Now, The Sandman is fiction, but I wrote a postmortem on IBM’s near catastrophic failure in the 1990s and concluded that it was largely due to the lack of transparency. The people around the then CEO, John Akers, told him what he wanted to hear, not what he needed to know, resulting in catastrophic decisions that almost ended IBM a decade before reaching its 100-year anniversary.
So, is transparency good or bad? Let’s explore that this week.
Transparency: The good
As noted above, the problem operationally with IBM that almost caused its failure was the lack of transparency between the then CEO John Akers and the rest of the company. If he never saw the problems, then those problems didn’t upset him, but they also didn’t get fixed, meaning those problems multiplied to a level that almost killed the firm. For the first time in its history, they turned the IBM brand negative. For a time after that, people would pay less for an IBM-branded product, because they didn’t trust the company to be honest than they would any other brand (including a non-branded or “white-box” product).
I’d never seen a brand go from being one of the most valuable to one of the least valuable brands seemingly overnight, but it resulted from a lack of transparency both to the IBM leadership and to IBM’s customers. The saying “no one ever lost their jobs buying IBM” effectively reversed, and recovering from that took the better part of a decade.

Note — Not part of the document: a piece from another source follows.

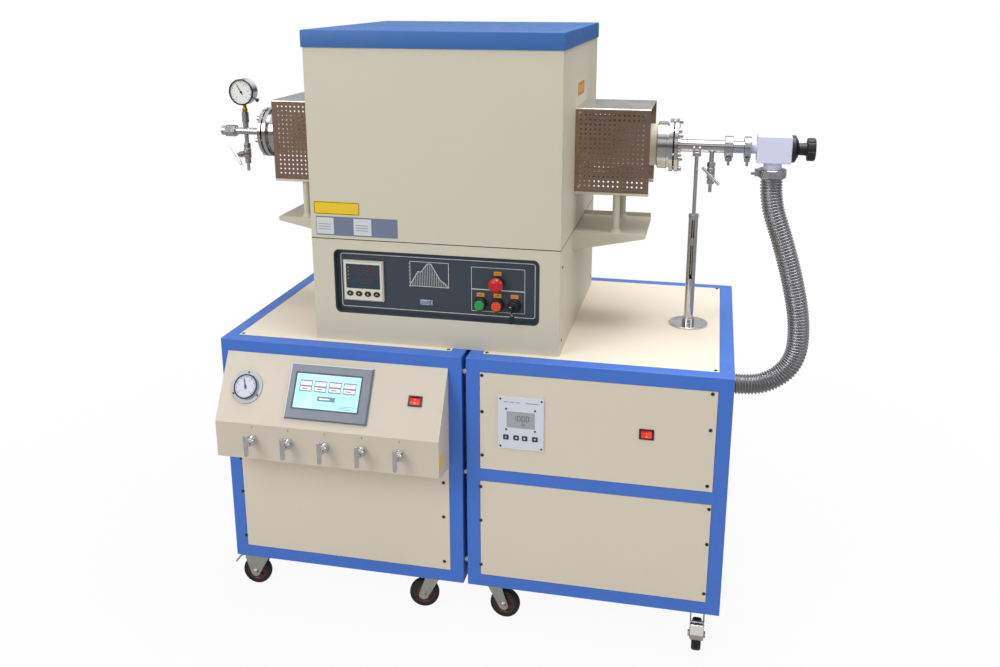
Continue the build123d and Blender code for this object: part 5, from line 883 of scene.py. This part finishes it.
def make_guard(side, name):
    """Perforated channel over the tube's end, its roof and bends a lighter grey than its walls as painted
    light from above, with the painted rails under it.
    """
    face = 213.0 if side > 0 else -377.0
    x = tuple(sorted((face, face + side * 175.0)))
    y, z, sheet, bend = (245.0, 445.0), (1047.0, 1245.0), 1.5, 3.0
    bm = bmesh.new()
    pitch, hole, columns, rows = 11.2, 4.7, 14, 16
    field_x, field_z = columns * pitch, rows * pitch
    centre_x = face + side * 86.0
    centre_z = 1146.0
    here = Matrix.Identity(4)
    window_x = (centre_x - field_x / 2, centre_x + field_x / 2)
    window_z = (centre_z - field_z / 2, centre_z + field_z / 2)
    for wall, at in (((y[0], y[0] + sheet), front(centre_x, centre_z, y[0])),
                     ((y[1] - sheet, y[1]), back(centre_x, centre_z, y[1]))):
        add_block(bm, here, x, wall, (z[0], window_z[0]))
        add_block(bm, here, x, wall, (window_z[1], z[1] - bend))
        add_block(bm, here, (x[0], window_x[0]), wall, window_z)
        add_block(bm, here, (window_x[1], x[1]), wall, window_z)
        add_field(bm, at, columns, rows, pitch, hole, sheet, "guard sheet")
    # Roof and bends take slot 1, the lighter grey: painted light on the top and a painted highlight on the
    # rounded edges.
    add_block(bm, here, x, (y[0] + bend, y[1] - bend), (z[1] - sheet, z[1]), 1)
    for centre, start in ((y[0] + bend, 90), (y[1] - bend, 0)):
        arc = [math.radians(start + 15 * i) for i in range(7)]
        outline = [(centre + bend * math.cos(a), z[1] - bend + bend * math.sin(a)) for a in arc]
        outline += [(centre + (bend - sheet) * math.cos(a),
                     z[1] - bend + (bend - sheet) * math.sin(a)) for a in reversed(arc)]
        add_prism(bm, facing((x[0], 0, 0), (1, 0, 0), (0, 1, 0)), outline, 0.0, x[1] - x[0], 1)
    finish_piece(name + "_guard_sheet", bm, ["guard sheet", "guard roof"],
                 replaces=[name + "_tube_guard"], smooth=30)

    bm = bmesh.new()
    for rail in ((y[0], y[0] + 16.0), (y[1] - 16.0, y[1])):
        add_block(bm, here, x, rail, (1041.0, 1047.0), bevel=0.6)
    finish_piece(name + "_guard_rails", bm, ["furnace paint"])


# ---------------------------------------------------------------- control panel of the furnace

PLATE_Y = 64.0


def make_control_panel_face():
    """Printed lines, label tags and chart of the control plate."""
    at = front(0, 0, PLATE_Y)
    here = lambda x, z: at @ Matrix.Translation((x, z, 0))
    bm = bmesh.new()
    add_outline(bm, here(-79.5, 847.5), 467, 131, 6, 1.3)
    add_outline(bm, here(67, 871.5), 126, 53, 2, 0.9)
    add_outline(bm, here(67, 818.5), 126, 53, 2, 0.9)
    add_stroke(bm, here(0, 0), (-146, 843), (-50, 843), 1.0)
    add_stroke(bm, here(0, 0), (-143, 840), (-143, 902), 1.0)
    add_stroke(bm, here(0, 0), (-143, 902), (-50, 902), 1.0)
    add_stroke(bm, here(0, 0), (-50, 842.5), (-50, 902.5), 1.0)
    profile = [(-143, 846), (-124, 878), (-116, 878), (-101, 898), (-92, 898), (-70, 860), (-58, 852),
               (-52, 844)]
    for a, b in zip(profile, profile[1:]):
        add_stroke(bm, here(0, 0), a, b, 1.2, high=0.3)
    for i in range(20):
        x = -138 + 4.2 * i
        height = next(az + (bz - az) * (x - ax) / (bx - ax) for (ax, az),
                      (bx, bz) in zip(profile, profile[1:]) if ax <= x <= bx)
        add_stroke(bm, here(0, 0), (x, 843), (x, height), 0.7)
    for i in range(6):
        add_stroke(bm, here(0, 0), (-146, 852 + 9 * i), (-143, 852 + 9 * i), 0.8)
    finish_piece("control_panel_lines", bm, ["white ink"])

    bm = bmesh.new()
    for x, z in ((66, 885), (26, 832), (66, 832), (106, 832)):
        add_prism(bm, here(x, z), rounded(18, 9.5, 1.0), 0.0, 0.6)
    add_text(bm, here(26, 832) @ Matrix.Translation((0, 0, 0.6)), "ON", 5.5, 1)
    add_text(bm, here(66, 832) @ Matrix.Translation((0, 0, 0.6)), "OFF", 5.5, 1)
    for x, z in ((66, 885), (106, 832)):
        add_stroke(bm, here(x, z), (-6, 0), (6, 0), 0.9, 1, 0.6, 0.8)
    finish_piece("panel_tags", bm, ["amber label", "dark ink"])

    bm = bmesh.new()
    port = here(-104, 805)
    add_loop(bm, port, rounded(31.6, 13.1, 2.0), rounded(17.2, 9.2, 1.6), 0.0, 2.35, 0)
    add_loop(bm, port, rounded(18.4, 10.4, 2.4), rounded(17.2, 9.2, 2.0), 2.0, 7.3, 0)
    add_prism(bm, port, rounded(17.0, 9.0, 2.0), 7.02, 7.2, 1)
    for row, count in ((1.3, 5), (-1.5, 4)):
        for i in range(count):
            add_lathe(bm, port @ Matrix.Translation(((i - (count - 1) / 2) * 2.7, row, 7.2)),
                      [(0, 0.55), (0.25, 0.55), (0.25, 0)],
                      2, 8)
    for side in (-1, 1):
        add_lathe(bm, port @ Matrix.Translation((side * 12.4, 0, 2.3)),
                  [(0, 2.3), (2.2, 2.3), (2.2, 1.3), (1.0, 1.3), (1.0, 0)],
                  0, 6)
    finish_piece("serial_port", bm, ["turned steel", "blue insert", "black plastic"])

    bm = bmesh.new()
    key = here(106, 811)
    add_stroke(bm, key, (-9.5, 0), (-4.5, 0), 1.6, 0, 15.4, 15.8)
    finish_piece("key_mark", bm, ["white ink"], body="key_switch")
    bm = bmesh.new()
    add_lathe(bm, facing((106, PLATE_Y - 33, 800), (1, 0, 0), (0, 1, 0)),
              [(-0.5, 5.6), (0.5, 5.6), (0.5, 6.6), (-0.5, 6.6)], 0, 20, True)
    add_prism(bm, facing((106, PLATE_Y - 33, 786), (0.5, -1, 0), (1, 0.5, 0)), rounded(13, 18, 3.0), -1.0,
              1.0, 1)
    finish_piece("key_tag", bm, ["turned steel", "black plastic"], body="key_switch")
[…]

Trust and honesty need to be foundational elements of both internal and external relations. Otherwise, people lose trust, bad decisions are made at an increasing rate due to misinformed managers, and, as IBM demonstrated, the firm is put at increased risk.
But people want to live the dream
As the IBM example also showcased, people often don’t want the truth. Take Elon Musk, who has positioned himself as the king of free speech. As I’m writing this, stories are breaking that he has banned the Twitter account that reported on his personal jet travel, and how he attacked his ex-security chief for speaking his mind and fired Space-X employees for suggesting he is doing more harm than good. Finally, reports out of both Twitter and SpaceX indicate he has surrounded himself, much like John Akers did, with people who tell him what he wants to hear, not what he needs to know (Twitter), or executive staff that has learned that telling him the truth is a career-killer (SpaceX).
I once sat at a table with some of the top salespeople for the company Giga Information Group that I was then working for. They were all very attractive women, and all were divorced because their husbands had cheated on them. These women were smart, funny, and over-the-top attractive, so I was dumbfounded that their husbands could even find someone they’d want to cheat with. Even more puzzling was that the women often didn’t figure out their husbands were cheating until years later. I concluded that the women wanted to live the dream and actively ignored or avoided information that indicated their husbands couldn’t be trusted (every one of these guys prided themselves on their conquests and their ability to manipulate women) and, as a result, had catastrophic relationship outcomes. And, what I also found fascinating was that until they came to terms with their husbands’ behavior, they were also surprisingly happy. In short, the truth not only didn’t set them free, it made them miserable.
This is problematic when we think of transparency. On the one hand, we need it to make good decisions (who really wants a cheating spouse?). On the other, like The Sandman episode, we want to live “the dream.” This means we are our own worst enemy when it comes to “transparency.”
We see this a lot in politics. When a politician is accused of misbehavior, our reaction often has more to do with whether they are in our party than it does the evidence. If they aren’t in our party, they must be guilty. If they are in our party, it’s a “witch hunt.” What we should be doing is reserving judgement until we see the evidence. But far too often we pass judgement and then exclude any evidence that suggests we are wrong. This is called “confirmation bias,” and it will be a huge problem with AIs if we don’t assure this doesn’t make it into AI programing.
But we need to accept that we both need transparency and don’t want it if we are to lead better lives.
Wrapping up: Elon Musk
Elon Musk is an interesting example of the nuances of transparency. Before buying Twitter, he was seen largely as a hero, a real-life Tony Stark (Ironman) superhero who could do no wrong. After Twitter, he is more often seen as a petty, incompetent leader who is disingenuous and really cruel to his employees (and animals). He hasn’t changed. Only our perceptions of him have changed, and while both are likely off the mark for who the guy really is, it is clear he is, like all of us, nuanced. Understanding that nuance can lead to better decisions when investing in him or buying his products (or avoiding them).
In short, we are surrounded by “fake news” as well as accurate news that people don’t like who brand it as “fake.” We need to think critically, but we also need “the dream” and to recognize that maybe there are things we don’t need to know to assure our happiness. The difficulty is telling the difference so that what we don’t want to know doesn’t come back to bite us in the butt. In my own case, while I was training to be an actor, I realized that being an actor would destroy my ability to enjoy movies and make my life less happy. I enjoyed the dream movies created, and there is no downside (that I’ve yet discovered) to that. So, while we should seek the truth about what is important, we should allow the dream where it is not. Figuring out how to do that dance is, in my view, the cornerstone of a happier life.